Le dernier rôle de Jean-Pierre Melville

Le 2 avril 1973, pour ma première émission de télévision Ouvrez les guillemets, sur la première chaîne, j’avais enrôlé Gilles Lapouge comme chroniqueur de littérature générale. Nous avions travaillé ensemble au Figaro littéraire, nous étions amis et j’appréciais autant le journaliste que l’écrivain, en particulier pour l’élégance et les saveurs de son écriture.

« Durant la première émission, écrit Gilles Lapouge, j’ai parlé du livre d’Ismail Kadaré, Chronique de la ville de pierre. Le lendemain, Jacqueline Baudrier, la patronne, a félicité Pivot. Quant à moi, il m’a été reproché le choix stupide d’un romancier que personne ne connaissait, un Albanais en plus ! Décidément, je ne valais rien et d’ailleurs je ne savais pas parler. J’ai tout de suite été naufragé », En toute liberté.

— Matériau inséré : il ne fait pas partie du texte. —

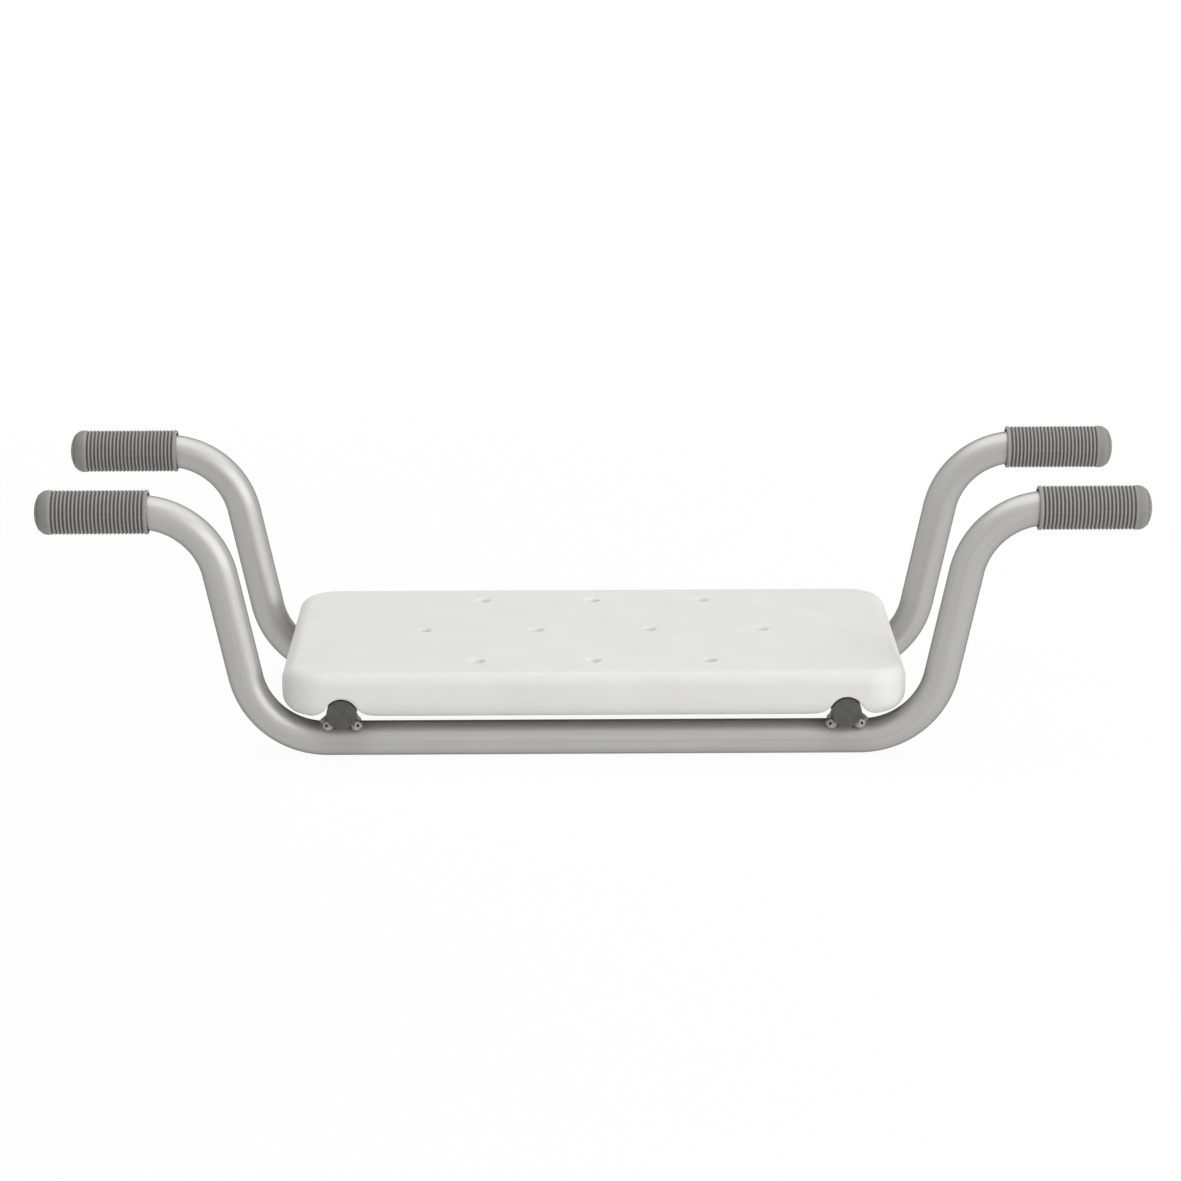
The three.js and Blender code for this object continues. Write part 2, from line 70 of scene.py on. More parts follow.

Gilles Lapouge exagère un peu. Il a admirablement parlé de Kadaré — choix judicieux — mais trop longuement, ce qui a énervé des professionnels de la télé. Il raconte ensuite que pour empêcher son éviction, j’ai mis ma démission dans la balance. Il m’a suffi de dire à Jacqueline Baudrier que nous étions l’un et l’autre des débutants et que nous continuerions l’un et l’autre, ensemble, à nous améliorer.

Parmi les chroniqueurs d’Ouvrez les guillemets, Jean-Pierre Melville tenait une fois par mois la rubrique des romans policiers. J’étais un fan de ce metteur en scène austère qui avait réalisé de magnifiques films noirs comme Le Doulos, Le Deuxième Souffle, Le Samouraï, Le Cercle rouge. Depuis l’échec commercial d’Un flic, il ne tournait plus guère. J’ai pensé que faire la critique des polars à la télévision l’amuserait. On me rapporta qu’il avait un caractère ombrageux, très soupe au lait, et qu’il lui serait difficile sur le plateau de n’en être pas le patron. On verrait bien. Il accepta tout de suite, avec une satisfaction surprenante.

Dès le lendemain de sa première prestation, intelligente, pleine d’autorité, sur Émile Gaboriau, Conan Doyle et James Cain notamment, il me demanda de passer le voir, rue Jenner, dans le XIIIe arrondissement, où il possédait des studios qui avaient brûlé quelques années auparavant. Mes questions, mes enchaînements ne lui avaient-ils pas plu ? Ne lui avais-je pas laissé assez de temps pour s’exprimer ? Non, de ce côté, tout allait bien. Mais la mise en scène de l’émission était déplorable. Si je ne changeais pas de réalisateur, je courais à la catastrophe !

Le réalisateur était Claude Barma, l’une des gloires de la télévision de l’époque (Belphégor, Les Enquêtes du commissaire Maigret, Les Rois maudits, etc.). Il est vrai que sa spécialité était la fiction et non la retransmission en direct de conversations de plateau. Mais c’était Barma ! À la télévision, une renommée égale à celle de Melville au cinéma.

Le cinéaste reprochait au « téléaste » d’avoir planté un embrouillamini de canapés et de fauteuils dans lesquels les invités se tournaient le dos et devaient risquer le torticolis pour suivre les dialogues auxquels ils ne participaient pas. Pourquoi m’obliger à faire trois ou quatre déplacements pendant l’émission alors que je serais plus à l’aise sur un seul siège autour duquel les écrivains et chroniqueurs seraient groupés ? Pourquoi filmer compliqué quand on peut faire simple ?

Il y avait du vrai dans les critiques de Melville, en particulier les disgracieuses torsions des invités sur leurs chaises ou dans les canapés. Mais allez dire cela au populaire, sympathique mais susceptible Claude Barma ! À la télévision, je n’étais encore qu’un béjaune pour qui un plateau, son mobilier, les places des caméras dessinaient une géométrie mystérieuse. Si je me risquais à en contester l’efficacité et l’harmonie, Barma comprendrait aussitôt que j’avais été embobiné par Melville. Déjà qu’il avait jugé décevante sa première intervention dans l’émission !

Il n’y en eut pas de seconde, Jean-Pierre Melville ayant refusé, un mois après, de cautionner par sa présence la mise en scène de Claude Barma. Magazine d’hommage aux mots et à la littérature, Ouvrez les guillemets débutait par une guerre des images. Je regrettais beaucoup d’avoir perdu Melville. Trois mois après, c’est toute la France qui regrettait sa disparition.